De kloof met het monotone werk in de fabriek is dan wel groot. In China wonen arbeiders veelal op het terrein van de fabriek, in grote woonkazernes. Familie en vrienden zitten vaak ver weg.
Goedkope krachten
Deze zomer ontdekten Chinese werknemers ook het stakingsmiddel om verandering te brengen in hun beroerde arbeidsomstandigheden. Bij een toeleverancier van auto- en motorgigant Honda legden arbeiders in juli het werk neer. Het was een bijzondere staking zonder leuzen, zonder toespraken, zonder demonstraties. „We staken niet, we gaan gewoon niet aan het werk”, aldus een staker tegen een Britse krant.
De stakingen hadden succes. De werknemers van de onderdelenfabriek kregen een salarisverhoging van 30 procent toegezegd, van 1300 (150 euro) naar 1700 yuan per maand.

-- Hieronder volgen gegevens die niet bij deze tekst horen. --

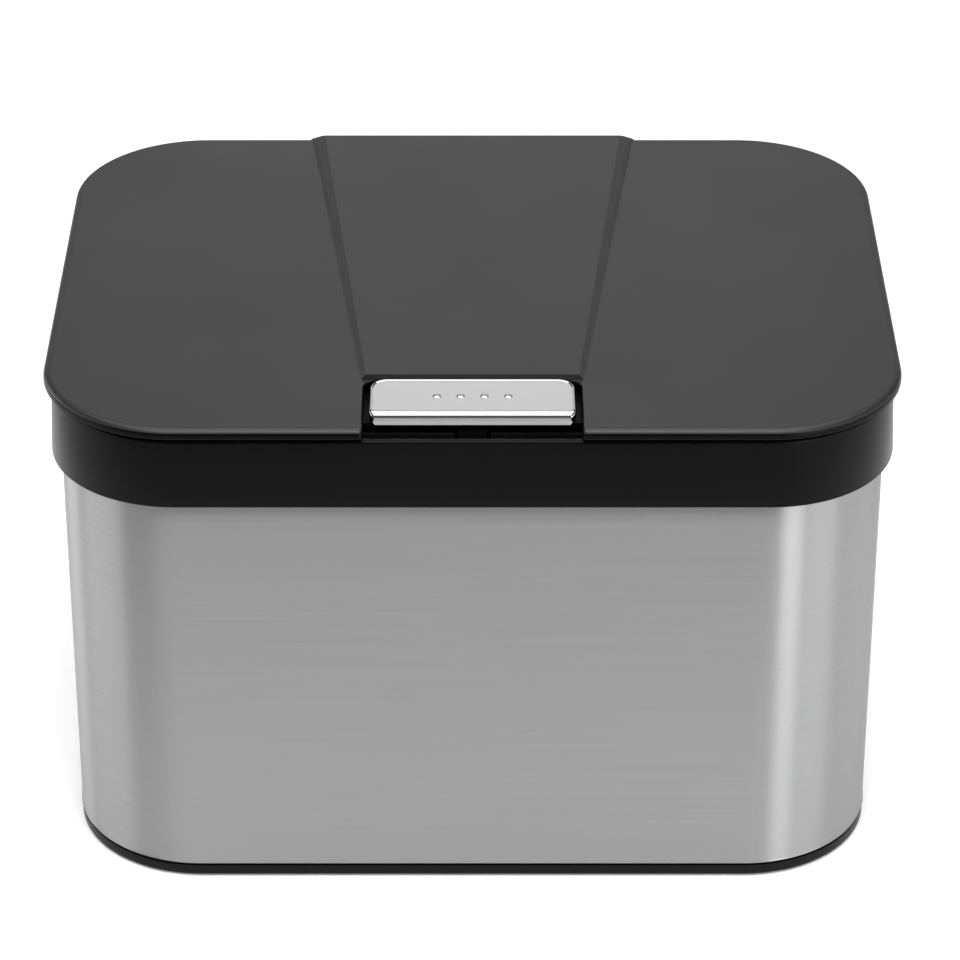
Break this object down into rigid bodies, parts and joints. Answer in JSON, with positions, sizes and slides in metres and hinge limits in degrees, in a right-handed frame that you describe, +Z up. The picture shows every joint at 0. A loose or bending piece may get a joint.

De werknemers van Foxconn krijgen per 1 oktober loonsverhoging tot 2000 yuan.
De acties in het oosterse land worden met lede ogen aangezien door de communistische partij en door de multinationals die China sinds een jaar of dertig gebruiken als schijnbaar onuitputtelijk reservoir van zeer goedkope, vaak onderbetaalde, arbeidskrachten. Dit zijn echter andere arbeiders dan vroeger. Ze zijn jong, veelal onder de 25, en niet meer louter gedreven door het financieel ondersteunen van arme families op het platteland. Deze werknemers willen voor zichzelf een beter leven.
De partij vreest een dissidente beweging à la Solidarnosc in Polen, de succesvolle ondergrondse vakbond die in de jaren tachtig de val inluidde van het Sovjetcommunisme. De multinationals op hun beurt maken zich zorgen om een stijging van de productieprijzen waardoor de consumptie in het Westen terugvalt.